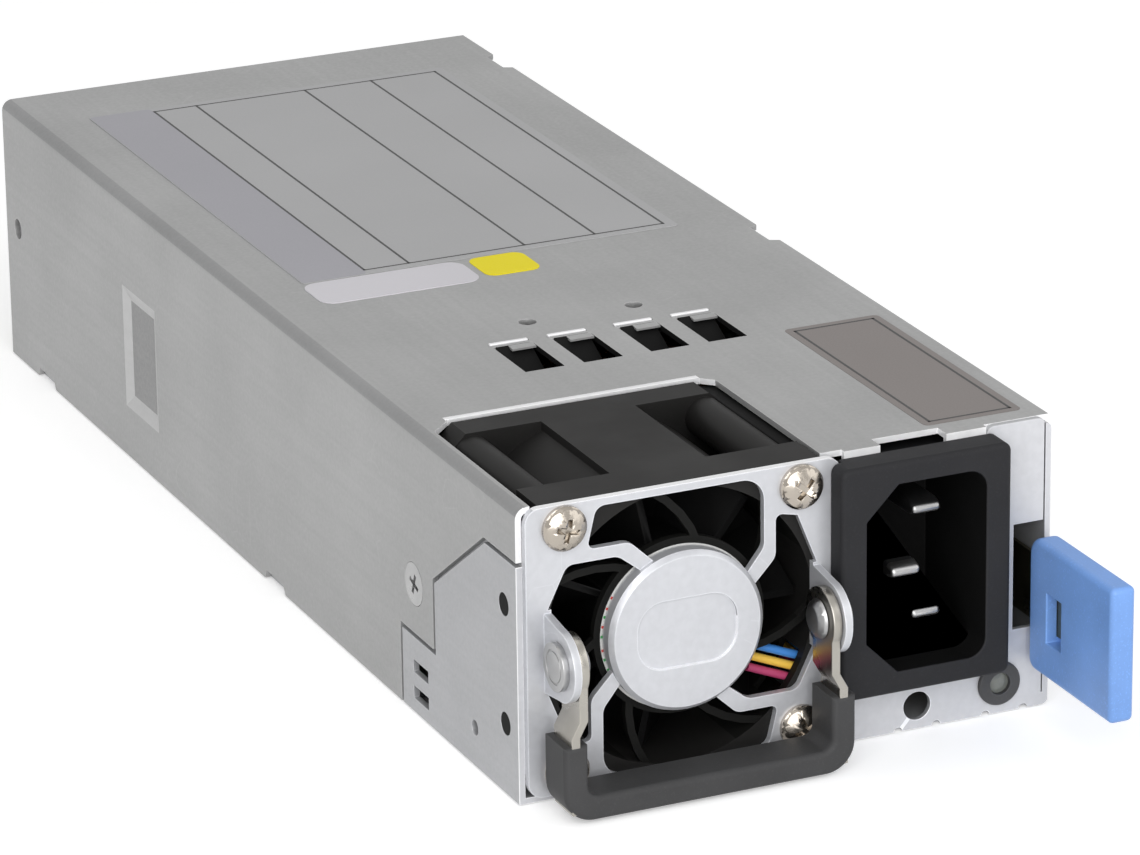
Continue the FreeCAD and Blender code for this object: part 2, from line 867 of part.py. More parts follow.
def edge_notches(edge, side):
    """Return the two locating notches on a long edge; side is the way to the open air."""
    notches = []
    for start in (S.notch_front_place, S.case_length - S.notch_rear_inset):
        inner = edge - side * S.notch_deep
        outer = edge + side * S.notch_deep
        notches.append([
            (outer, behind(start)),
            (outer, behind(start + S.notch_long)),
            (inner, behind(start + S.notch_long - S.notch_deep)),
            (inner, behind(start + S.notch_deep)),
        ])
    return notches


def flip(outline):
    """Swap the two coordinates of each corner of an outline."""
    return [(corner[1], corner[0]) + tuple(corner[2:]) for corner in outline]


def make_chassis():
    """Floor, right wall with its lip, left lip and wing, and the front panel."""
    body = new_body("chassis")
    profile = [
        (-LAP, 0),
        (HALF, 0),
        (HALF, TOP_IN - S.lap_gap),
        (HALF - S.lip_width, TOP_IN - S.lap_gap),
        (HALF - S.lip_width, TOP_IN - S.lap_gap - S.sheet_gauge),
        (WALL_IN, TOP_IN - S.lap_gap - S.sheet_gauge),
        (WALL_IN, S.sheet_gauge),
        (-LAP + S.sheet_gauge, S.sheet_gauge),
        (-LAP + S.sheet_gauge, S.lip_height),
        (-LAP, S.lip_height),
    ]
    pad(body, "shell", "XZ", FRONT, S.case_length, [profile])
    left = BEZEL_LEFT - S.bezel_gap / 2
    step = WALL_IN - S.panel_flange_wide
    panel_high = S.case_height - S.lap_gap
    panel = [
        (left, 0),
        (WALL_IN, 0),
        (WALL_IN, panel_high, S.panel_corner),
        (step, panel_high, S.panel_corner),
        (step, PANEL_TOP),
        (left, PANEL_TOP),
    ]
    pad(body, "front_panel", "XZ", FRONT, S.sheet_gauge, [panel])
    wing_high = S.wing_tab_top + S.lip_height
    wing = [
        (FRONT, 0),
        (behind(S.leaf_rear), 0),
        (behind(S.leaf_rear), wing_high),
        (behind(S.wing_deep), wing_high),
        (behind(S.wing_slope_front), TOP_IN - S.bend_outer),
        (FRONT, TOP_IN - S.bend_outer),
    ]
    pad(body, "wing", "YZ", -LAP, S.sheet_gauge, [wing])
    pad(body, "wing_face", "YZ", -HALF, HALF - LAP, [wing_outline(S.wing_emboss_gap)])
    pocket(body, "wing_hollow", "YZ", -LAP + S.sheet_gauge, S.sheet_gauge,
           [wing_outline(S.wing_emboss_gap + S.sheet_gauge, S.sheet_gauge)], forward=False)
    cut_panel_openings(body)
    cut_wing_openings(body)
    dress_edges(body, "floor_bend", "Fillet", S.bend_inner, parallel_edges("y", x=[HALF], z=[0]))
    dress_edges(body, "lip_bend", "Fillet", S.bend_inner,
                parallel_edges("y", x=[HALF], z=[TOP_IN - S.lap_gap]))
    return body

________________

Written task: Each line from the top of the material above through the line with "return [(corner[1], corner[0])" must be echoed exactly, and no other line.

Final result:
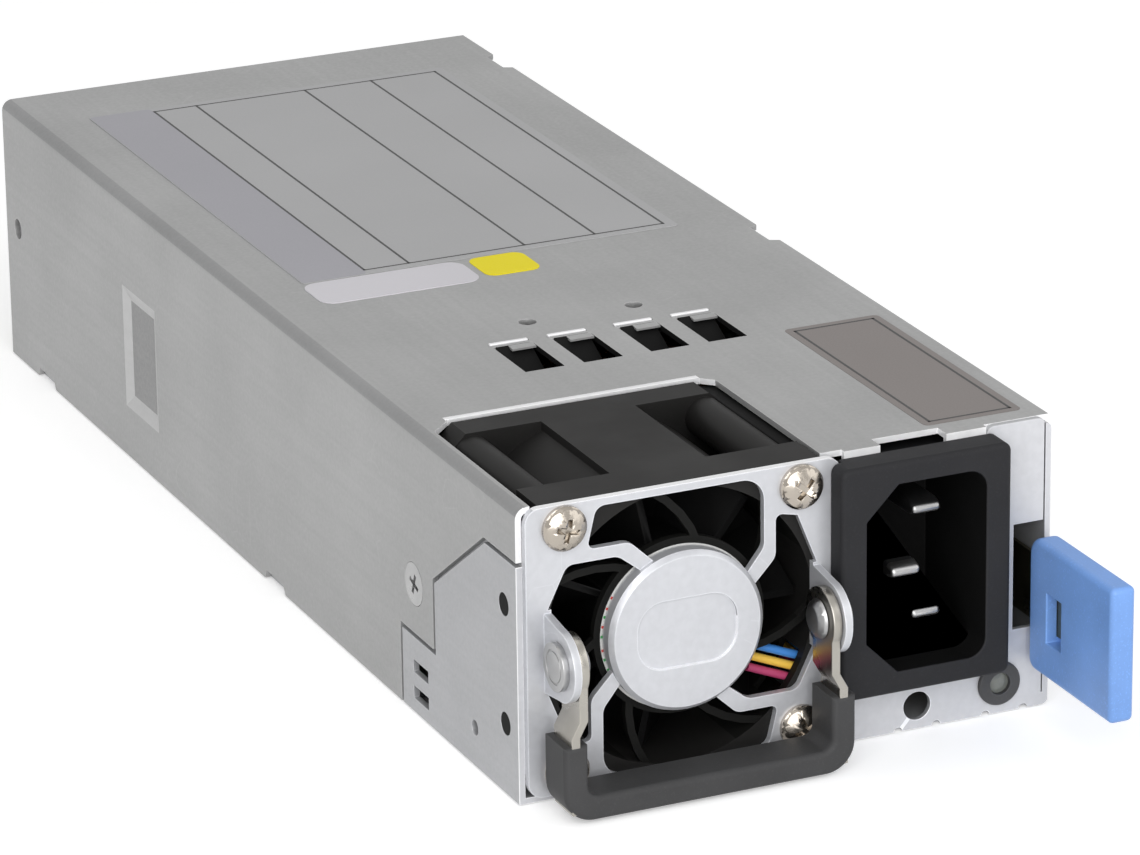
Continue the FreeCAD and Blender code for this object: part 2, from line 867 of part.py. More parts follow.
def edge_notches(edge, side):
    """Return the two locating notches on a long edge; side is the way to the open air."""
    notches = []
    for start in (S.notch_front_place, S.case_length - S.notch_rear_inset):
        inner = edge - side * S.notch_deep
        outer = edge + side * S.notch_deep
        notches.append([
            (outer, behind(start)),
            (outer, behind(start + S.notch_long)),
            (inner, behind(start + S.notch_long - S.notch_deep)),
            (inner, behind(start + S.notch_deep)),
        ])
    return notches


def flip(outline):
    """Swap the two coordinates of each corner of an outline."""
    return [(corner[1], corner[0]) + tuple(corner[2:]) for corner in outline]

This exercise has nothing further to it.